Stored entries
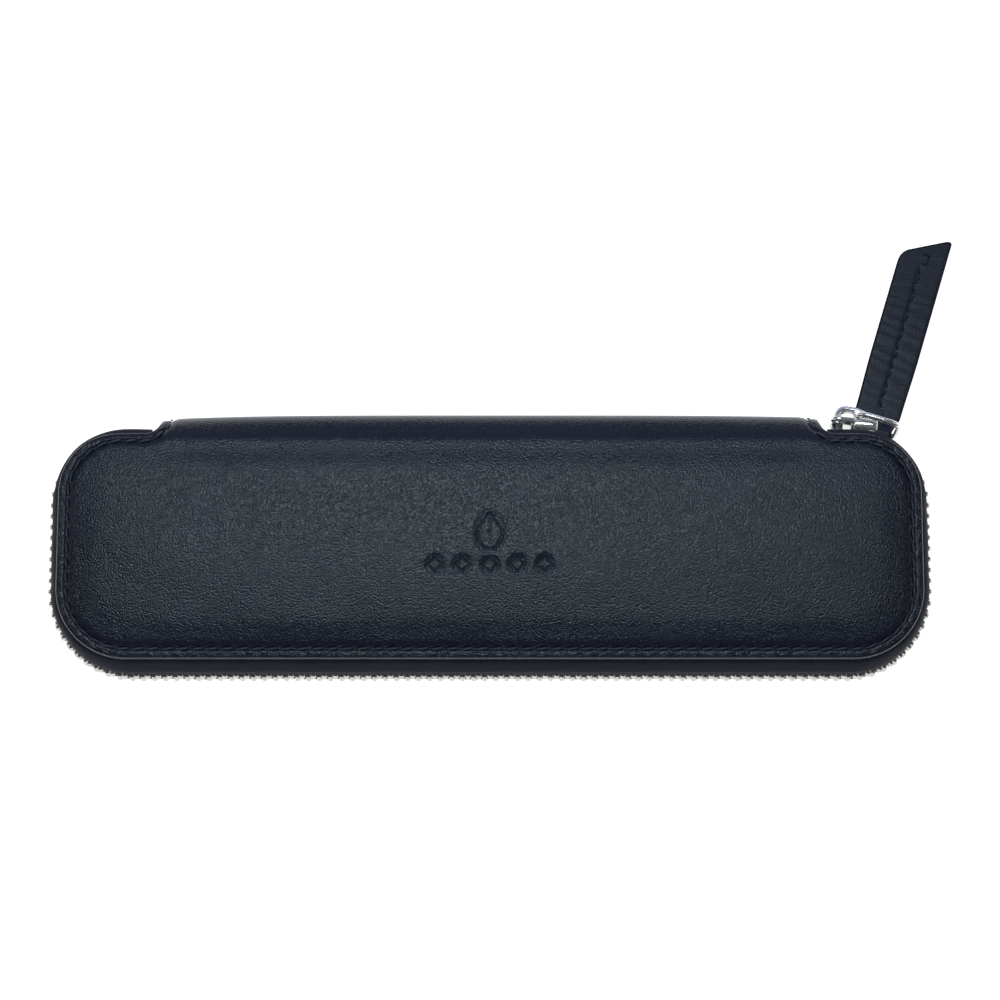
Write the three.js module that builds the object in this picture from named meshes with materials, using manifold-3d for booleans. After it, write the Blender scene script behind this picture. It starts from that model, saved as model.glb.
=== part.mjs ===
// Zip-around fountain pen case, millimetres, +Z up.
// +X runs along the case, +Y points to the spine, and the origin is the centre of the flat underside.
//
// The case is a clamshell of two padded covers joined by a stiffened spine. A metal zip runs round the
// other three sides and both back corners. Its slider waits at the right end of the spine, and a wire
// ring through the slider's bridge carries a folded strap that lies behind the case.

import * as THREE from 'three';
import { mergeVertices } from 'three/addons/utils/BufferGeometryUtils.js';
import Module from 'manifold-3d';

const wasm = await Module();
wasm.setup();

// ---------------------------------------------------------------- driving dimensions

const CASE_LENGTH = 180;
const CASE_DEPTH = 48.2;
const CASE_HEIGHT = 22;
const CORNER_RADIUS = 15;
const CORNER_STEPS = 8;

const LEATHER = 1.2;
const GAP = 0.3;

// heights of the layers of the upper cover; the lower cover is its mirror image
const MID_HEIGHT = CASE_HEIGHT / 2;
const LINING_LOW = 17.7;
const LINING_HIGH = 18.1;
const BOARD_LOW = 18.3;
const BOARD_HIGH = 19.0;
const PAD_LOW = 19.2;
const PAD_HIGH = 20.6;
const COVER_EDGE_TOP = 20.8;

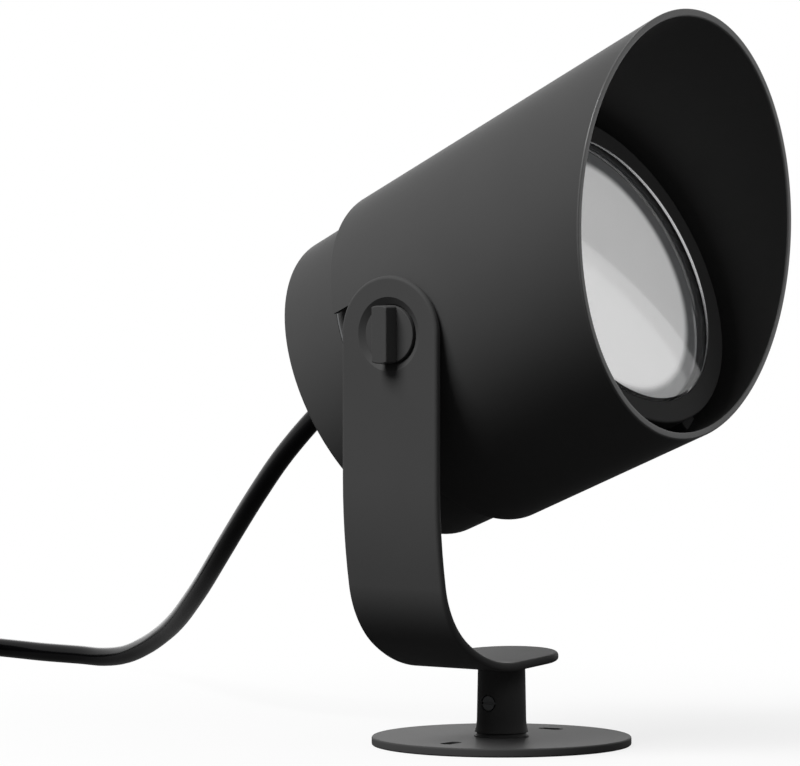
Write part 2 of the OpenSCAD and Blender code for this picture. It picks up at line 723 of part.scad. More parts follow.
module led_board() color("#e4e6e3") at_head() difference() {
    rod_x(partition_front, board_front, board_d / 2, fine);
    for (a = [0 : 120 : 240]) at_angle(a) translate([0, 0, board_screw_r])
        rod_x(partition_front - 1, board_front + 1, m3_r + 0.1);
    for (p = lead_at) translate([0, p[0], p[1]])
        rod_x(partition_front - 1, board_front + 1, lead_r + fit);
}

module led_chips() color("#e8c95a") at_head() {
    for (i = [0 : chip_count - 1]) at_angle(i * 360 / chip_count)
        translate([board_front, -chip_w / 2, chip_ring_r - chip_w / 2])
            cube([chip_h, chip_w, chip_w]);
    translate([board_front, -chip_w / 2, -chip_w / 2]) cube([chip_h, chip_w, chip_w]);
}

module board_screws() color(steel) at_head()
    for (a = [0 : 120 : 240]) at_angle(a) translate([0, 0, board_screw_r])
        screw_x(board_front, partition_front - partition_t + 1.5, m3_r, m3_head_r, 1.9);

// Driver

module driver_board() color(board_green) at_head() difference() {
    translate([driver_back, -driver_w / 2, driver_z0]) cube([board_t, driver_w, driver_h]);
    for (p = driver_holes) translate([0, p[0], p[1]])
        rod_x(driver_back - 1, driver_front + 1, m25_r, 24);
}

module driver_parts() color("#2a2c30") at_head() {
    for (b = driver_blocks) translate([driver_front, b[0], b[1]]) cube([b[2], b[3], b[4]]);
    for (c = driver_rounds) translate([0, c[0], c[1]])
        rod_x(driver_front, driver_front + c[3], c[2]);
}

module driver_screws() color(steel) at_head()
    for (p = driver_holes) translate([0, p[0], p[1]])
        screw_x(driver_front, cover_in + 5, m25_r - 0.25, m25_head_r, m25_head_h);

module terminal_block() color("#3d7a46") at_head() difference() {
    translate([driver_front, -terminal_w / 2, terminal_z0])
        cube([terminal_d, terminal_w, terminal_h]);
    for (s = [-1, 1]) translate([jacket_in + 2 + wire_bend_r, s * wire_y, terminal_z0 - 1])
        cylinder(h = 6, r = wire_r + 0.3, $fn = 24);
}

// Two wires from the cord's jacket, curving up into the terminal block
module supply_wires() at_head()
    for (s = [-1, 1]) color(s < 0 ? "#7a4a2a" : "#2c4f8f") translate([0, s * wire_y, 0]) {
        translate([0, 0, gland_up]) rod_x(jacket_in, jacket_in + 2, wire_r, 24);
        translate([jacket_in + 2, 0, gland_up + wire_bend_r]) rotate([90, 0, 0])
            rotate([0, 0, -90]) rotate_extrude(angle = 90, $fn = fine)
                translate([wire_bend_r, 0]) circle(r = wire_r, $fn = 24);
        translate([jacket_in + 2 + wire_bend_r, 0, gland_up + wire_bend_r])
            cylinder(h = 4.5, r = wire_r, $fn = 24);
    }

module led_leads() at_head() for (i = [0, 1])
    color(i == 0 ? "#b8322c" : "#232323") translate([0, lead_at[i][0], lead_at[i][1]]) {
        rod_x(driver_front, board_front + 0.3, lead_r, 24);
        rod_x(board_front, board_front + 0.6, lead_r + 0.5, 24);
    }

// Cable entry

module gland_body() color("#2b2c2e") at_head() translate([0, 0, gland_up]) difference() {
    union() {
        rod_x(-cover_back - gland_flange_t, gland_in, thread_r, fine);
        rod_x(-cover_back - gland_flange_t, -cover_back, gland_flange_r, 6);
        rod_x(-cover_back - gland_flange_t - gland_tube_len, -cover_back, gland_tube_r, fine);
    }
    rod_x(-exit_back, 0, cord_r + fit, fine);
    rod_x(-exit_back, -cover_back - gland_flange_t - gland_tube_len + seal_len,
        seal_hole_r + fit, fine);
}

module gland_locknut() color("#2b2c2e") at_head() translate([0, 0, gland_up]) difference() {
    rod_x(cover_in, cover_in + locknut_t, gland_flange_r, 6);
    rod_x(cover_in - 1, cover_in + locknut_t + 1, thread_r + fit, fine);
}

module gland_seal() color(rubber) at_head() translate([0, 0, gland_up])
    ring_x(-cover_back - gland_flange_t - gland_tube_len,
        -cover_back - gland_flange_t - gland_tube_len + seal_len - fit, seal_hole_r, cord_r + fit);

module strain_relief() color(rubber) at_head() translate([0, 0, gland_up]) {
    t0 = -cover_back - gland_flange_t - fit;
    t1 = t0 - gland_tube_len - fit;
    turned([
        [gland_tube_r + fit, t0], [gland_tube_r + 2.2, t0],
        [gland_tube_r + 2.2, t1 + 2], [gland_tube_r + 0.4, t1],
        [cord_r + 0.9, -exit_back], [cord_r + fit, -exit_back],
        [cord_r + fit, t1], [gland_tube_r + fit, t1]]);
}

module cord_entry() color(rubber) at_head() translate([0, 0, gland_up])
    rod_x(-exit_back, jacket_in, cord_r, fine);

// Cord, coil and connector

// The cord leaves the strain relief straight, and meets the coil straight
route_all = concat([cord_exit - 8 * exit_dir, cord_exit, cord_exit + 6 * exit_dir], route_free,
    [route_end, route_end + 10 * route_end_dir]);
cord_line = smooth_route(route_all, steps_per_span);

module cord() color(rubber) {
    n = len(cord_line);
    mid_dirs = tangents(cord_line);
    dirs = [for (i = [0 : n - 1]) i == 0 ? exit_dir : i == n - 1 ? route_end_dir : mid_dirs[i]];
    tube(cord_line, dirs, [for (i = [0 : n - 1]) cord_r], cord_sides);
}

// Radius and height of the coil's tube, u turns from where it changes layer
function coil_r(u) = coil_in_r + coil_pitch * sqrt(u * u + turn_round * turn_round);
function coil_h(u) = coil_z + coil_pitch * ramp((u + climb_turns / 2) / climb_turns);
function coil_at(u) = let(a = 90 + 360 * (u + half_turns))
    [coil_r(u) * cos(a), coil_r(u) * sin(a), coil_h(u)];
// Slope of the spiral at its ends, which turns its first stretch off square
lean = atan(coil_pitch / 360 * 180 / PI / coil_r(half_turns));
coil_rings = ceil(coil_turns * rings_per_turn);
coil_spin = [for (i = [0 : coil_rings]) coil_at(mix(-half_turns, half_turns, i / coil_rings))];
start_dir = [-cos(lean), -sin(lean), 0];
end_angle = 90 + 360 * coil_turns;
end_dir = [-sin(end_angle - lean), cos(end_angle - lean), 0];
coil_local = concat([coil_spin[0] - coil_lead * start_dir], coil_spin,
    [coil_spin[coil_rings] + coil_lead * end_dir]);
// Turned so that its first stretch runs on from the cord, and moved to the cord's end
function to_floor(p) = let(q = p - coil_local[0])
    [q[0] * cos(lean) + q[1] * sin(lean), q[1] * cos(lean) - q[0] * sin(lean), q[2]];
coil_line = [for (p = coil_local) route_end + to_floor(p)];
coil_dirs = let(n = len(coil_line), d = tangents(coil_line))
    [for (i = [0 : n - 1])
        i <= 1 ? route_end_dir
        : i >= n - 2 ? unit(coil_line[n - 1] - coil_line[n - 2]) : d[i]];
coil_centre = route_end + to_floor([0, 0, 0]);

module cord_coil() color(rubber)
    tube(coil_line, coil_dirs, [for (p = coil_line) cord_r], coil_sides);

// Least gap between parts of the coil that are at least half a turn apart
coil_gap = min([for (i = [0 : len(coil_line) - 1])
    for (j = [i + rings_per_turn / 2 : 1 : len(coil_line) - 1])
        norm(coil_line[i] - coil_line[j])]) - cord_d;
echo(coil_least_gap = coil_gap);

// Tail of the cord, from the coil down to the connector's height
tail_from = coil_line[len(coil_line) - 1];
tail_dir = coil_dirs[len(coil_dirs) - 1];
tail_drop = nut_r - tail_from[2];
tail_rings = 6;
tail_line = [for (i = [0 : tail_rings])
    tail_from + tail_len * i / tail_rings * tail_dir + [0, 0, tail_drop * ramp(i / tail_rings)]];

module cord_tail() color(rubber) {
    d = tangents(tail_line);
    dirs = [for (i = [0 : tail_rings]) i == 0 || i == tail_rings ? tail_dir : d[i]];
    tube(tail_line, dirs, [for (i = [0 : tail_rings]) cord_r], cord_sides);
}

// Tie round the coil's turns at an angle along it
module tie(a) {
    passes = [for (k = [0 : floor(coil_turns)]) (a + 360 * k) / 360 - half_turns];
    inside = [for (u = passes) if (u <= half_turns) coil_r(u)];
    r0 = min(inside) - cord_r - tie_gap;
    r1 = max(inside) + cord_r + tie_gap;
    z0 = coil_z - cord_r - 0.2;
    z1 = coil_z + coil_pitch + cord_r + 0.2;
    corner = 3;
    rotate([0, 0, 90 + a]) rotate([90, 0, 0]) linear_extrude(height = tie_w, center = true)
        difference() {
            translate([r0 - tie_t, z0 - tie_t]) rounded(r1 - r0 + 2 * tie_t, z1 - z0 + 2 * tie_t,
                corner);
            translate([r0, z0]) rounded(r1 - r0, z1 - z0, corner - tie_t);
        }
}

module rounded(w, h, r) {
    translate([r, 0]) square([w - 2 * r, h]);
    translate([0, r]) square([w, h - 2 * r]);
    for (x = [r, w - r]) for (y = [r, h - r]) translate([x, y]) circle(r = r, $fn = 24);
}

module cord_ties() color("#202124")
    translate([coil_centre[0], coil_centre[1], 0]) rotate([0, 0, -lean])
        for (a = tie_angles) tie(a);

// Connector pieces are drawn along +X from the end of the tail
module at_connector()
    translate(tail_line[tail_rings]) rotate([0, 0, atan2(tail_dir[1], tail_dir[0])]) children();

module connector_boot() color(rubber) at_connector() turned([
    [0, 0], [cord_r + 0.9, 0], [connector_d / 2 - 1.5, boot_len - 3],
    [connector_d / 2 - 1.5, boot_len], [0, boot_len]]);

module connector_body() color("#232426") at_connector() difference() {
    union() {
        rod_x(boot_len, boot_len + connector_len, connector_d / 2, fine);
        for (t = [2, 5, 8]) rod_x(boot_len + t, boot_len + t + 1.6, connector_d / 2 + 0.5, fine);
    }
    for (s = [-1, 1]) translate([0, 0, s * contact_pitch / 2])
        rod_x(boot_len + connector_len - contact_len - 0.5, boot_len + connector_len + 1,
            contact_r + fit);
}

module connector_nut() color("#1d1e20") at_connector() difference() {
    rod_x(boot_len + connector_len - nut_len, boot_len + connector_len, nut_r, fine);
    rod_x(boot_len, boot_len + connector_len + 1, connector_d / 2 + fit, fine);
    for (i = [0 : 11]) rotate([i * 30, 0, 0])
        translate([boot_len + connector_len - nut_len - 1, -0.6, nut_r - 0.5])
            cube([nut_len - 2, 1.2, 2]);
}

module connector_contacts() color(brass) at_connector()
    for (s = [-1, 1]) translate([0, 0, s * contact_pitch / 2])
        ring_x(boot_len + connector_len - contact_len - 0.5, boot_len + connector_len - 0.5,
            contact_r, contact_r - 0.5, round);

base_plate();
swivel_post();
post_screw();
thrust_washer();
arm();
set_screw();
tilt_knob();
knob_stud();
knob_washer();
friction_washer();
pivot_insert();
main_housing();
rear_cover();
cover_seal();
cover_screws();
shroud();
shroud_screws();
bezel_ring();
lens_glass();
lens_seal();
diffuser();
reflector();
led_board();
led_chips();
board_screws();
driver_board();
driver_parts();
driver_screws();
terminal_block();
supply_wires();
led_leads();
gland_body();
gland_locknut();
gland_seal();
strain_relief();
cord_entry();
cord();
cord_coil();
cord_tail();
cord_ties();
connector_boot();
connector_body();
connector_nut();
connector_contacts();
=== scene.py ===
# %% [markdown]
# # An outdoor spotlight
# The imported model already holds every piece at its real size. This script dresses it: it loads
# that model as a fixed frame, lays the cord, replaces the pieces whose edges are soft on the real
# lamp, and gives each piece a finish that is made from nodes.

# %% Load the frame
import json
import math

import bmesh
import bpy
from mathutils import Matrix, Vector


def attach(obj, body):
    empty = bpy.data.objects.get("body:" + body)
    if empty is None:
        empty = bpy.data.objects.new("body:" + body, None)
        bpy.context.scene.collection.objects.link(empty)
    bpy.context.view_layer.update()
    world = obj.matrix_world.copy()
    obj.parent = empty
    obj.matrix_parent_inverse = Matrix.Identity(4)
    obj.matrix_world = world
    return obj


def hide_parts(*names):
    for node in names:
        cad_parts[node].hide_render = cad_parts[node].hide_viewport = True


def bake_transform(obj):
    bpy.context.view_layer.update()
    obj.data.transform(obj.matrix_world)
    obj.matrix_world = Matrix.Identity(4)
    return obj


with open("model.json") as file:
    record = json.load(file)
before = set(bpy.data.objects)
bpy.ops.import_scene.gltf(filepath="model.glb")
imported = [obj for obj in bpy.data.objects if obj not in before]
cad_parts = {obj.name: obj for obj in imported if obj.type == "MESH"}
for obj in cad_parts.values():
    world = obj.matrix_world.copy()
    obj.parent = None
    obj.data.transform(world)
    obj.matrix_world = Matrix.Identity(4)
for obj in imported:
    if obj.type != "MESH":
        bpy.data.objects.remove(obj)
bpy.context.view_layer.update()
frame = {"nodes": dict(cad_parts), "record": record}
MM = 0.001

# %% [markdown]
# ## Camera
# The picture was taken with a long lens from a little above the ground, so upright lines stay
# upright and the round foot shows as a thin ellipse. A camera is easiest to place by what it aims
# at, how far it is turned round the object, and how high it stands.

# %% The camera
CAMERA_TURN = math.radians(35.49)
CAMERA_RISE = math.radians(2.74)
CAMERA_RANGE = 2.307
CAMERA_LENS = 300.5
AIM_HEIGHT, AIM_RIGHT, AIM_UP = 0.126, -0.03516, -0.00068

to_camera = Vector((math.sin(CAMERA_TURN) * math.cos(CAMERA_RISE),
                    -math.cos(CAMERA_TURN) * math.cos(CAMERA_RISE), math.sin(CAMERA_RISE)))
to_right = Vector((math.cos(CAMERA_TURN), math.sin(CAMERA_TURN), 0))
to_top = to_camera.cross(to_right)
aim = Vector((0, 0, AIM_HEIGHT)) + AIM_RIGHT * to_right + AIM_UP * to_top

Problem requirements
Take the listing above and repeat exactly the lines from the one containing "base_plate();" through the one containing "obj.matrix_world = world", both included.

Exercise output
base_plate();
swivel_post();
post_screw();
thrust_washer();
arm();
set_screw();
tilt_knob();
knob_stud();
knob_washer();
friction_washer();
pivot_insert();
main_housing();
rear_cover();
cover_seal();
cover_screws();
shroud();
shroud_screws();
bezel_ring();
lens_glass();
lens_seal();
diffuser();
reflector();
led_board();
led_chips();
board_screws();
driver_board();
driver_parts();
driver_screws();
terminal_block();
supply_wires();
led_leads();
gland_body();
gland_locknut();
gland_seal();
strain_relief();
cord_entry();
cord();
cord_coil();
cord_tail();
cord_ties();
connector_boot();
connector_body();
connector_nut();
connector_contacts();
=== scene.py ===
# %% [markdown]
# # An outdoor spotlight
# The imported model already holds every piece at its real size. This script dresses it: it loads
# that model as a fixed frame, lays the cord, replaces the pieces whose edges are soft on the real
# lamp, and gives each piece a finish that is made from nodes.

# %% Load the frame
import json
import math

import bmesh
import bpy
from mathutils import Matrix, Vector


def attach(obj, body):
    empty = bpy.data.objects.get("body:" + body)
    if empty is None:
        empty = bpy.data.objects.new("body:" + body, None)
        bpy.context.scene.collection.objects.link(empty)
    bpy.context.view_layer.update()
    world = obj.matrix_world.copy()
    obj.parent = empty
    obj.matrix_parent_inverse = Matrix.Identity(4)
    obj.matrix_world = world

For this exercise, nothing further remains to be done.